The outrageous and amazing thing about Christian Potenza is that everyone you meet thinks he is great. He has fans and supporters across the land. This is understandable, given the man's prodigious comic gifts.
Many of you have sent me questions for Christian Potenza, should I ever screw up the nerve to pursue an interview with him. I thought it would be a good idea to publish them here on this hot sandwich and maintain a running and growing list. That way they will stay at the top of all our minds, and if you or I should run into him on the subway one day, we will have them at the ready and will be able to smoothly change the subject when he suggests everyone get naked.
So. Here are the first questions for Christian Potenza. Remember, it is not too late to add your own.

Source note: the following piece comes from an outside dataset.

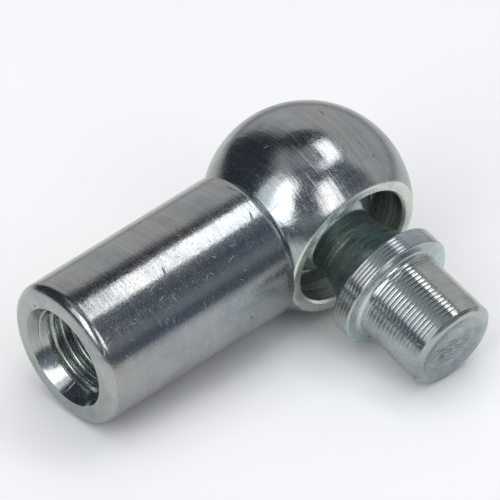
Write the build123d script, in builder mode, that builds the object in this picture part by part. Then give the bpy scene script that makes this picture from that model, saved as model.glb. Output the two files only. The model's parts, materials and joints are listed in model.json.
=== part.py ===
"""Angle ball joint, 19 mm ball: a turned socket with a threaded shank, the snap ring
in its mouth, and a riveting ball stud. The joint lies on a level surface, touching it
with the head, the open end of the shank and the end of the rivet pin.

Row frame: +Z up, origin on the floor at the middle of the part's width and depth.
The shank runs towards -X and the stud towards -Y. All sizes are in millimetres.
"""
from build123d import *
from math import asin, atan2, cos, degrees, hypot, radians, sin, sqrt, tan
import os

# ---- Socket housing: head and shank --------------------------------------------------
head_radius = 15.0
shank_radius = 11.0
shank_length = 45.0  # head centre to the open end
shank_end_rounding = 1.6
shoulder_gap = 0.15  # between the mouth's rim and the end of the shank beside it
shoulder_rounding = 1.0

# ---- Rod thread: a fine metric thread, left as a plain bore at its minor diameter ----
thread_diameter = 14.0
thread_pitch = 1.5
thread_depth = 25.0  # open end to the end of the full bore
countersink_radius = 7.75
countersink_angle = 60.0  # included angle
drill_point_angle = 118.0  # included angle

# ---- Ball stud -----------------------------------------------------------------------
ball_radius = 9.5
neck_radius = 5.2
neck_rounding = 0.8  # inside corner between ball and neck
flare_start = 9.0  # ball centre to where the neck begins to widen
flare_lip = 0.75  # flat left between the flare and the collar's edge
seat_distance = 20.0  # ball centre to the collar's clamping face
collar_radius = 9.25
collar_thickness = 3.1
collar_edge_rounding = 0.3
pin_radius = 7.0
pin_length = 12.0
pin_root_rounding = 0.8
pin_end_chamfer = 0.5
dish_radius = 5.0
dish_depth = 1.1

# ---- Ball socket and its mouth -------------------------------------------------------
socket_inset = 0.75  # ball centre behind the head centre
mouth_distance = 9.9  # head centre to the turned face round the mouth
mouth_chamfer = 0.4
mouth_rim_rounding = 0.3
ball_clearance = 0.05  # radial, ball in its socket and in the ring

# ---- Snap ring -----------------------------------------------------------------------
wire_radius = 0.8
ring_height = 3.8  # ball centre to the ring's plane
ring_gap = 5.0
groove_clearance = 0.05  # round the wire in its groove

# ---- How the joint lies --------------------------------------------------------------
stud_droop = 3.5  # the stud hangs this far out of the mouth's axis, degrees

# Sizes that follow from the ones above
shoulder_distance = sqrt(head_radius**2 - mouth_distance**2) + shoulder_gap
bore_radius = thread_diameter / 2 - 5 / 8 * thread_pitch * sin(radians(60))
countersink_depth = (countersink_radius - bore_radius) / tan(radians(countersink_angle / 2))
drill_point_depth = bore_radius / tan(radians(drill_point_angle / 2))
socket_radius = ball_radius + ball_clearance
mouth_face = mouth_distance + socket_inset
ring_radius = sqrt((socket_radius + wire_radius) ** 2 - ring_height**2)
groove_radius = ring_radius + wire_radius + groove_clearance
groove_half_width = wire_radius + groove_clearance
collar_back = seat_distance - collar_thickness
pin_end = seat_distance + pin_length
neck_angle = degrees(asin(neck_radius / ball_radius))


def dip_to_floor(distance, radius, drop):
    """Angle below level of an axis, in radians, when a ring of this radius, centred
    this far along it, touches a floor that lies `drop` below the axis's start."""
    return asin(drop / hypot(distance, radius)) - atan2(radius, distance)


def reach(distance, radius, alignment):
    """How far such a ring reaches in a direction; alignment is the cosine of the
    angle between that direction and the axis."""
    return distance * alignment + radius * sqrt(1 - alignment**2)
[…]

1. Miracle Whip or mayonnaise?
2. How do you make your face go like that?
3. Aerosol cheese: foodstuff or condiment?
4. Some baiting to get him to say "it's all about balance" would be good too. As in, if I were to take up a career as a tight-rope walker what skills would ensure my success? This would be similar to how Adam Sandler was baiting Henry Winkler into saying the Fonz's catchphrases. He would say "Henry, what's the first letter in the alphabet?". Then of course Fonz would say "A." That would be fun, no?
I have thought of one of my own, as well:
5. Did that lozenge really cure your hoarseness or were you just faking it because you were on T.V.? Because I'm feeling like the lozenges I use are not nearly so effective and maybe I'm buying the wrong kind.